Quantum Control Hardware
Oral: A Scalable Cryogenic Quantum Control and Readout Plane with Integrated ARM Processor for Silicon Qubits
4:00 pm – 4:12 pmQuantum computers are transitioning from the NISQ (Noisy Intermediate Scale Quantum) to the FTQC (Fault Tolerant Quantum Computing) Era. That transition is facilitated by massive scaling, not only in the Quantum Processor, but also in the control and readout plane. In addition, the requirements for real time error correction stipulates a low latency interface between the classical and quantum processor. In this work, we present a monolithic integration of spin qubits in Si with cryogenic electronics and a localized ARM processor fabricated in the 22FDX fully depleted silicon-on-insulator (FD-SOI) technology from GlobalFoundries. The circuits perform various functions that include DC biasing, voltage pulsing, ESR control and direct current measurement of charge sensors that are integrated with an array of qubits.

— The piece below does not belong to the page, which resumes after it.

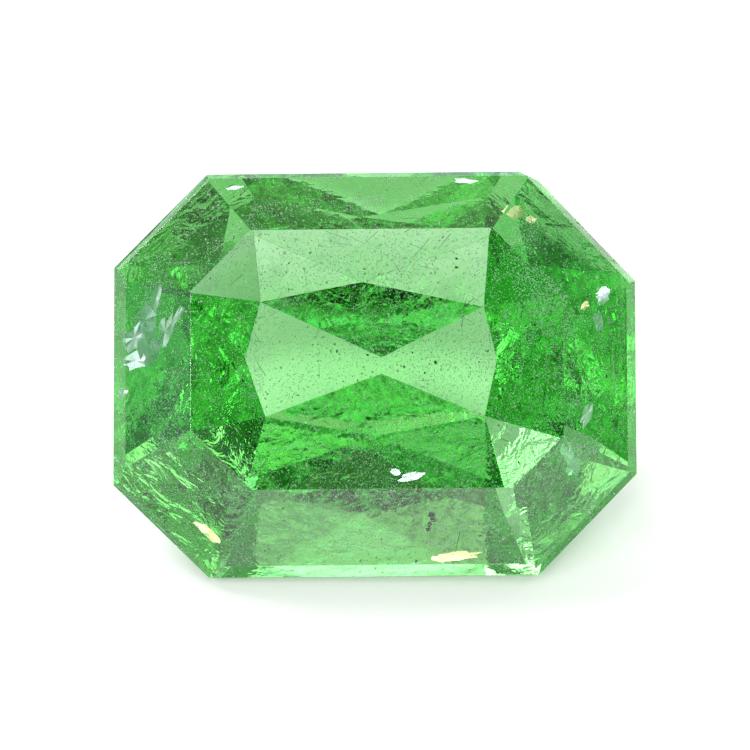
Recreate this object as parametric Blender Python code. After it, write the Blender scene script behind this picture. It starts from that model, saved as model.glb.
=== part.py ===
"""A loose tsavorite garnet: an eight-sided native cut that lies on one facet of its pavilion.

The rough block is cut facet by facet, as on a lap: first the girdle, then the table and the crown,
then the pavilion, and last the chips at one corner. While it is cut, the stone has its table up,
X along its length, Y across it, and Z = 0 at its lowest edge, the keel. The finished stone is then
laid down on the front facet of the pavilion. All the dimensions below are in millimetres.
"""

import math

import bmesh
import bpy
from mathutils import Matrix, Vector

MM = 0.001
BLOCK_SIZE = 12.0

# The girdle seen from above, clockwise. Each entry is the corner where a side starts, then the
# side's crown width, from the girdle in to the table, and the width of its low step.
SIDES = {
    "back": ((-2.09, 2.49), 0.70, 0.05),
    "back_right": ((1.92, 2.53), 0.82, 0.07),
    "right": ((3.23, 1.17), 0.90, 0.11),
    "front_right": ((3.25, -1.23), 0.99, 0.08),
    "front": ((2.04, -2.48), 1.09, 0.14),
    "front_left": ((-2.06, -2.52), 1.16, 0.08),
    "left": ((-3.25, -1.37), 0.96, 0.15),
    "back_left": ((-3.24, 1.33), 0.88, 0.07),
}
# The back right end of the back side is worn off upright, across these two points.
WORN_CORNER = ((1.78, 2.53), (1.99, 2.43))

GIRDLE_TOP = 2.80
TABLE_HEIGHT = 3.38
STEP_SLOPE = 50.0

# The pavilion. Its four main facets meet at the keel, a short edge that runs across the stone.
KEEL_BACK = (0.08, 0.22)
KEEL_FRONT = (0.08, 0.02)
LEFT_MAIN_SLOPE = 19.5
RIGHT_MAIN_SLOPE = 20.5
# Where two main facets and a corner facet meet, seen from above.
CORNER_MEETS = {
    "back_left": (-1.43, 0.91),
    "back_right": (1.36, 0.85),
    "front_left": (-1.37, -0.52),
    "front_right": (1.37, -0.51),
}
# Where a main facet comes to its outer tip.
MAIN_TIPS = {
    "back": (-0.16, 1.16),
    "front": (0.01, -0.76),
    "left": (-1.62, 0.21),
    "right": (1.52, 0.19),
}
# Spots below the table's corners. The edges from the corner meets run out over them, one on the
# long side of each corner and one on its short side.
LONG_SIDE_SPOTS = {
    "back_left": (-1.51, 1.74),
    "back_right": (1.42, 1.72),
    "front_left": (-1.57, -1.29),
    "front_right": (1.60, -1.37),
}
SHORT_SIDE_SPOTS = {
    "back_left": (-2.29, 1.02),
    "back_right": (2.30, 0.99),
    "front_left": (-2.29, -0.70),
    "front_right": (2.30, -0.78),
}
# How much faster the outer facets rise than the main facet inside them, as a tangent.
STEEPENING = {"back": 0.38, "front": 0.11, "left": 0.62, "right": 0.64}

# Two shell-shaped chips at the back right corner: centre and radius of the ball that fits each.
CHIPS = {
    "chip_at_crown": ((3.05, 1.51, 2.87), 0.15),
    "chip_at_girdle": ((3.30, 1.03, 2.78), 0.09),
}

# Green garnet: colour, roughness, refractive index.
GARNET_COLOUR = (0.08, 0.43, 0.10, 1.0)
GARNET_ROUGHNESS = 0.02
GARNET_IOR = 1.74


def point(plan, height):
    """A point of the stone in metres, from its place in the plan and its height above the keel."""
    return Vector((plan[0], plan[1], height)) * MM


def flat(spot):
    """The spot's place in the plan alone, in metres."""
    return Vector((spot[0], spot[1])) * MM


def height_on(facet, spot):
    """How high the plane of a facet is over a spot of the plan, in millimetres."""
    origin, normal = facet
    run = flat(spot) - origin.xy
    return (origin.z - normal.xy.dot(run) / normal.z) / MM


def down_facing(a, b, c):
    """The facet plane through three points, facing down and out."""
    normal = (b - a).cross(c - a).normalized()
    if normal.z > 0:
        normal.negate()
    return a, normal


def outward(start, end):
    """The plan direction that points out of the stone across a girdle side."""
    along = (flat(end) - flat(start)).normalized()
    return Vector((-along.y, along.x))


def main_facet(slope, side):
    """A main facet that leaves the keel at a slope, toward side -1 for left or 1 for right."""
    rise = math.tan(math.radians(slope))
    beside_keel = (KEEL_BACK[0] + side, KEEL_BACK[1])
    return down_facing(point(KEEL_BACK, 0), point(KEEL_FRONT, 0), point(beside_keel, rise))


def height_beyond(main, tip, meet, spot, steepening):
    """The height over a spot of an outer facet that leaves a main facet along its edge."""
    edge = flat(tip) - flat(meet)
    distance = abs(edge.cross(flat(spot) - flat(meet))) / edge.length / MM
    return height_on(main, spot) + steepening * distance


def girdle_and_crown_facets():
    """The upright girdle sides, the low step and main facet of the crown over each, the table."""
    facets = []
    corners = [corner for corner, width, step in SIDES.values()]
    step_rise = math.tan(math.radians(STEP_SLOPE))
    for index, (start, crown_width, step_width) in enumerate(SIDES.values()):
        out = outward(start, corners[(index + 1) % len(corners)])
        facets.append((point(start, 0), out.to_3d()))
        step_normal = Vector((out.x * step_rise, out.y * step_rise, 1)).normalized()
        facets.append((point(start, GIRDLE_TOP), step_normal))
        step_top = GIRDLE_TOP + step_width * step_rise
        rise = (TABLE_HEIGHT - step_top) / (crown_width - step_width)
        ridge = point(start, step_top) - out.to_3d() * step_width * MM
        facets.append((ridge, Vector((out.x * rise, out.y * rise, 1)).normalized()))
    facets.append((point(WORN_CORNER[0], 0), outward(*WORN_CORNER).to_3d()))
    facets.append((point((0, 0), TABLE_HEIGHT), Vector((0, 0, 1))))
    return facets


def pavilion_facets():
    """The facets under the girdle: 4 main, 8 outer, 4 end and 4 corner facets, by name."""
    mains = {"left": main_facet(LEFT_MAIN_SLOPE, -1), "right": main_facet(RIGHT_MAIN_SLOPE, 1)}
    meets = {}
    for corner, plan in CORNER_MEETS.items():
        side = "left" if corner.endswith("left") else "right"
        meets[corner] = point(plan, height_on(mains[side], plan))
    mains["back"] = down_facing(point(KEEL_BACK, 0), meets["back_left"], meets["back_right"])
    mains["front"] = down_facing(point(KEEL_FRONT, 0), meets["front_left"], meets["front_right"])
    tips = {side: point(tip, height_on(mains[side], tip)) for side, tip in MAIN_TIPS.items()}
    facets = {f"{side}_main": facet for side, facet in mains.items()}
    ends = {side: [tip] for side, tip in tips.items()}
    for corner, meet in meets.items():
        long_side, short_side = corner.split("_")
        spots = ((long_side, LONG_SIDE_SPOTS[corner]), (short_side, SHORT_SIDE_SPOTS[corner]))
        outer_points = []
        for side, spot in spots:
            height = height_beyond(
                mains[side], MAIN_TIPS[side], CORNER_MEETS[corner], spot, STEEPENING[side]
            )
            outer_points.append(point(spot, height))
            ends[side].append(outer_points[-1])
            facets[f"{corner}_by_{side}"] = down_facing(meet, tips[side], outer_points[-1])
        facets[f"{corner}_corner"] = down_facing(meet, *outer_points)
    for side, three_points in ends.items():
        facets[f"{side}_end"] = down_facing(*three_points)
    return facets


def cut_facet(mesh, facet):
    """Cuts away all that lies outside the facet's plane, and closes the stone with a flat face."""
    origin, normal = facet
    everything = mesh.verts[:] + mesh.edges[:] + mesh.faces[:]
    cut = bmesh.ops.bisect_plane(
        mesh, geom=everything, dist=1e-9, plane_co=origin, plane_no=normal, clear_outer=True
    )
    rim = [item for item in cut["geom_cut"] if isinstance(item, bmesh.types.BMEdge)]
    bmesh.ops.holes_fill(mesh, edges=rim, sides=0)


def garnet():
    """The clear green material of the stone."""
    material = bpy.data.materials.new("green garnet")
    material.use_nodes = True
    shader = material.node_tree.nodes["Principled BSDF"]
    shader.inputs["Base Color"].default_value = GARNET_COLOUR
    shader.inputs["Roughness"].default_value = GARNET_ROUGHNESS
    shader.inputs["Metallic"].default_value = 0.0
    shader.inputs["IOR"].default_value = GARNET_IOR
    shader.inputs["Transmission Weight"].default_value = 1.0
    return material


def cut_stone(collection):
    """The stone, from the rough block to the last facet."""
    mesh = bmesh.new()
    bmesh.ops.create_cube(mesh, size=BLOCK_SIZE * MM)
    for facet in girdle_and_crown_facets():
        cut_facet(mesh, facet)
    for facet in pavilion_facets().values():
        cut_facet(mesh, facet)
    bmesh.ops.recalc_face_normals(mesh, faces=mesh.faces)
    data = bpy.data.meshes.new("tsavorite")
    mesh.to_mesh(data)
    mesh.free()
    stone = bpy.data.objects.new("tsavorite", data)
    stone.data.materials.append(garnet())
    collection.objects.link(stone)
    return stone


def add_chip(stone, collection, name, centre, radius):
    """Knocks a shell-shaped chip off the stone with a ball."""
    bpy.ops.mesh.primitive_ico_sphere_add(subdivisions=3, radius=radius * MM)
    ball = bpy.context.object
    ball.name = name
    ball.location = Vector(centre) * MM
    ball.hide_render = True
    ball.display_type = "WIRE"
    for old in ball.users_collection:
        old.objects.unlink(ball)
    collection.objects.link(ball)
    chip = stone.modifiers.new(name, "BOOLEAN")
    chip.operation = "DIFFERENCE"
    chip.solver = "EXACT"
    chip.object = ball
    return ball


def lying_down(stone, facet):
    """The turn and shift that lay the stone on a facet, its middle over the origin."""
    origin, normal = facet
    up = -normal
    along = (Vector((1, 0, 0)) - up * up.x).normalized()
    turn = Matrix((along, up.cross(along), up)).to_4x4()
    corners = [turn @ vertex.co for vertex in stone.data.vertices]
    middle_x = (min(c.x for c in corners) + max(c.x for c in corners)) / 2
    middle_y = (min(c.y for c in corners) + max(c.y for c in corners)) / 2
    lowest = (turn @ origin).z
    return Matrix.Translation((-middle_x, -middle_y, -lowest)) @ turn


def main():
    for old in list(bpy.data.objects):
        bpy.data.objects.remove(old)
    parts = bpy.data.collections.new("tsavorite garnet")
    cutters = bpy.data.collections.new("cutters")
    bpy.context.scene.collection.children.link(parts)
    bpy.context.scene.collection.children.link(cutters)

    stone = cut_stone(parts)
    pieces = [stone]
    for name, (centre, radius) in CHIPS.items():
        pieces.append(add_chip(stone, cutters, name, centre, radius))

    rest = bpy.data.objects.new("rest", None)
    rest.matrix_world = lying_down(stone, pavilion_facets()["front_end"])
    parts.objects.link(rest)
    for piece in pieces:
        piece.parent = rest


main()
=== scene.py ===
"""The look of a loose tsavorite garnet that lies on one facet of its pavilion."""

import math

import bmesh
import bpy
from mathutils import Matrix, Vector, noise


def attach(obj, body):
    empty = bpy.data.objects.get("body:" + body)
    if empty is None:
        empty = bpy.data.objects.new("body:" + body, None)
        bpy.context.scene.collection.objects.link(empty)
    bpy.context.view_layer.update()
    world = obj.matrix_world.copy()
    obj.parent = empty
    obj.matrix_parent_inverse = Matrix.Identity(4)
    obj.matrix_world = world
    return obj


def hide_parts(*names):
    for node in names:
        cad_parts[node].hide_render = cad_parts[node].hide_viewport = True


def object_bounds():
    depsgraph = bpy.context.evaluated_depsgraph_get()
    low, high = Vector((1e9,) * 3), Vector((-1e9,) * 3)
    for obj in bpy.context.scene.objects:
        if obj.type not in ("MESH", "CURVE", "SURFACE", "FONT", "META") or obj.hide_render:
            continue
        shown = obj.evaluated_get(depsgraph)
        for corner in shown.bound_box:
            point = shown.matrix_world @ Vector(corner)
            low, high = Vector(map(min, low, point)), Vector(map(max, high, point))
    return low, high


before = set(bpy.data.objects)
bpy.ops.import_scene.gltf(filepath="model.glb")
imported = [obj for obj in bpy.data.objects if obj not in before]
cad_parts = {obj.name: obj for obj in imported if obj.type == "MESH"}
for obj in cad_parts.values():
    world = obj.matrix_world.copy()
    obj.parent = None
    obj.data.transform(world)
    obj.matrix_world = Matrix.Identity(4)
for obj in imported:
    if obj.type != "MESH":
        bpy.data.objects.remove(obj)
cad_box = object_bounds()

# THE CUT STONE
# One piece of natural green garnet, sawn, lapped facet by facet and polished. It is clear, and wear
# has softened its edges and nicked a few. The film of wax on five of its lower facets is a guess.

MM = 0.001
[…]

The DC biasing and pulsing is achieved with 10-bit capacitive DACs driven by digitally controlled high speed pulse generators. The on-chip cryogenic memory stores unique patterns to generate various quantum gate behaviors. The readout circuit comprises a CTIA, a CDS and a 1-bit ADC with an integration time of 500ns while consuming 200µW of power. The quantum control and readout tile houses 64 voltage pulsers and 8 detectors occupying an area of 0.28mm2 with a power budget of < 1mW per qubit for control and readout at 3.5K. Therefore, the highly scalable architecture with localized AI enhanced Quantum Error Correction loop paves the way for achieving fault tolerant quantum operation.